The Bristol riot

by Chris Bertram on April 26, 2011

Bristol had a riot last Thursday night. I wasn’t there, although I’ve spoken to a number of people who were or who observed events from windows overlooking the action. The facts are still not entirely clear, but becoming clearer. As far as I can establish them they are:

  • The police received “intelligence” that someone at the squat opposite a new and locally controversial branch of Tesco (the biggest British supermarket) was planning to petrol bomb the store.
  • Accordingly, a very large number of police (upwards of 160) with dogs and shields etc turned up with the aim of arresting a person or persons at the squat
  • They timed their raid for about 9.15 pm on the evening before a public holiday, in a somewhat countercultural area (Stokes Croft), with lots of pubs and bars, and large numbers of semi-inebriated people hanging about in the street given the unseasonably warm temperatures.
  • They started pushing people about and got pushed back, and then lots of stuff got thrown.
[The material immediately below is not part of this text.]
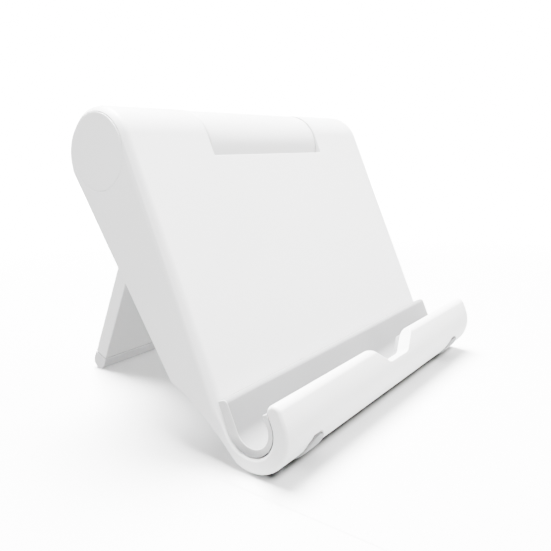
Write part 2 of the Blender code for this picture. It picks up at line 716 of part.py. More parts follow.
def hook_foot_block(name, x, grow, deep, proud, surface):
    """A round-ended pad that wraps the hook. One facet faces straight down when the plate leans."""
    straight_down = -math.pi / 2 + LEAN
    first = straight_down - HOOK_FOOT_STEP * (HOOK_FOOT_FRONT + 0.5)
    count = HOOK_FOOT_FRONT + HOOK_FOOT_BACK + 1
    half = HOOK_FOOT_WIDE / 2
    outer_r = (HOOK_R + proud) / math.cos(HOOK_FOOT_STEP / 2)
    spread = grow / HOOK_R
    bm = bmesh.new()
    rows = []
    for i in range(count + 1):
        angle = first + HOOK_FOOT_STEP * i
        if i in (0, count):
            angle += spread if i else -spread
        from_end = min(i, count - i) * HOOK_FOOT_STEP * HOOK_R
        width = grow + math.sqrt(half ** 2 - max(half - from_end - 0.35 * MM, 0.0) ** 2)
        way = (math.cos(angle), math.sin(angle))
        corners = [(-width, outer_r), (width, outer_r), (width, HOOK_R - deep), (-width, HOOK_R - deep)]
        rows.append([
            bm.verts.new((x + a, HOOK_CENTRE[0] + r * way[0], HOOK_CENTRE[1] + r * way[1])) for a, r in corners
        ])
    for one, other in zip(rows, rows[1:]):
        for i in range(4):
            bm.faces.new((one[i - 1], one[i], other[i], other[i - 1]))
    bm.faces.new(rows[0])
    bm.faces.new(rows[-1])
    return mesh_object(name, bm, surface, 40 if surface else None)


def hook_feet():
    for side, x in hook_foot_places():
        name = side + "_hook_foot"
        yield hook_foot_block(name, x, 0.0, HOOK_FOOT_DEEP, HOOK_FOOT_PROUD, grey_rubber())


# ---------------------------------------------------------------- placing


def hinge_height():
    """The axis's height above the table, from the pads under the hook."""
    above_hook = (AXIS[1] - HOOK_CENTRE[1]) * math.cos(LEAN) - (AXIS[0] - HOOK_CENTRE[0]) * math.sin(LEAN)
    return HOOK_R + HOOK_FOOT_PROUD + above_hook


def leg_angle():
    """How far the leg swings back from straight down to reach the table."""
    depth, along = foot_centre()
    reach = math.hypot(depth, along)
    to_facet = FOOT_THICK / 2 * math.cos(math.pi / FOOT_FACETS / 2)
    return math.acos((hinge_height() - to_facet) / reach) - math.atan2(depth, along)


def empty(name, location, turn):
    made = bpy.data.objects.new(name, None)
    made.location = location
    made.rotation_euler = (turn, 0.0, 0.0)
    bpy.context.scene.collection.objects.link(made)
    return made


def build():
    for old in list(bpy.data.objects):
        bpy.data.objects.remove(old)
    fixed = [front_shell(), back_cover(), channel_liner(), hinge_bolt(), lock_nut()]
    for group in (cover_screws, end_caps, washers, friction_discs, hook_feet):
        fixed += list(group())
    moving = [leg(), leg_foot()]
    for bush in bushes():
        bush.data.transform(Matrix.Translation((0.0, -AXIS[0], -AXIS[1])))
        moving.append(bush)

    height = hinge_height()
    back = AXIS[0] * math.cos(LEAN) + AXIS[1] * math.sin(LEAN)
    depth, along = foot_centre()
    open_angle = leg_angle()
    foot_back = back + along * math.sin(open_angle) + depth * math.cos(open_angle)
    front = HOOK_CENTRE[0] * math.cos(LEAN) + HOOK_CENTRE[1] * math.sin(LEAN) - HOOK_R
    centre = (front + foot_back + FOOT_THICK / 2) / 2
    drop = AXIS[1] * math.cos(LEAN) - AXIS[0] * math.sin(LEAN)
    plate_frame = empty("plate_frame", (-CENTRE, -centre, height - drop), -LEAN)
    leg_axis = empty("leg_axis", (-CENTRE, back - centre, height), open_angle)
    attach(fixed, plate_frame)
    attach(moving, leg_axis)


def attach(pieces, frame):
    """Parents pieces, and the helpers that cut or join them, to an empty."""
    for piece in pieces:
        piece.parent = frame
        for change in piece.modifiers:
            if change.type == "BOOLEAN":
                change.object.parent = frame


build()
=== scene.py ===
# %% [markdown]
# # A folding tablet stand
#
# The stand is a moulded plate that ends in a J hook, a grey strip in the hook, and a leg that turns in
# the barrel along the plate's top edge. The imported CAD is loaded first, as a frame that nothing here
# moves. Its box is kept, so that the finished pieces can be compared with it at the end.

# %% Load the frame
import json
import math

import bmesh
import bpy
import numpy as np
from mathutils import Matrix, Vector


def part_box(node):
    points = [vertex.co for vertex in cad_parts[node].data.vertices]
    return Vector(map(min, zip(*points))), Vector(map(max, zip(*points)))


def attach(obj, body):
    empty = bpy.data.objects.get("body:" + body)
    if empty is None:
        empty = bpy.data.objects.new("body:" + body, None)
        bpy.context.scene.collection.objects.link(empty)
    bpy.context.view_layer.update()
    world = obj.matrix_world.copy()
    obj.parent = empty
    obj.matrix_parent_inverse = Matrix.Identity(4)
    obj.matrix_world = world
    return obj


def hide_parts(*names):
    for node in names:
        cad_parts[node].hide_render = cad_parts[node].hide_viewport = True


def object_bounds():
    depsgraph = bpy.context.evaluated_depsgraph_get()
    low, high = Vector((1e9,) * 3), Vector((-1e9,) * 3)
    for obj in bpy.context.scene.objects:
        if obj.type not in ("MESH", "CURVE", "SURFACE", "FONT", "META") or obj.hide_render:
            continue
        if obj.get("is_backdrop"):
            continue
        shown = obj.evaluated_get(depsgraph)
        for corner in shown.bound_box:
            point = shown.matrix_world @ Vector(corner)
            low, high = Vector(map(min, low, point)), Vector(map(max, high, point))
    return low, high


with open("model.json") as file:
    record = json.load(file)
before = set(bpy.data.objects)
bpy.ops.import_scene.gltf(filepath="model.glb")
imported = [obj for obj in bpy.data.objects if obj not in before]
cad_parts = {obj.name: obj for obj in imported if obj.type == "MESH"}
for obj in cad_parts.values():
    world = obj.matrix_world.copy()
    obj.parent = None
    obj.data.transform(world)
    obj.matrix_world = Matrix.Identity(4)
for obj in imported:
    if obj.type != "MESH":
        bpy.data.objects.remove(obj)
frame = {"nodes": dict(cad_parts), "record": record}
nodes = frame["nodes"]
cad_low, cad_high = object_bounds()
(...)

Some of the police actions were excessive; some idiots did some nasty things to the police, such as dropping large bricks on them from the top of buildings.
  • The police abandoned the scene completely some time in the small hours of the morning, leaving elements in the crowd free to attack the store, which they did. It is now fairly seriously damaged.
  • Four people appear to have been “charged”:http://www.thisisbristol.co.uk/news/appear-city-court-face-charges/article-3484085-detail/article.html , one with possession of a petrol bomb. That person has an address in another part of the city.
  • Beyond this the facts are murky.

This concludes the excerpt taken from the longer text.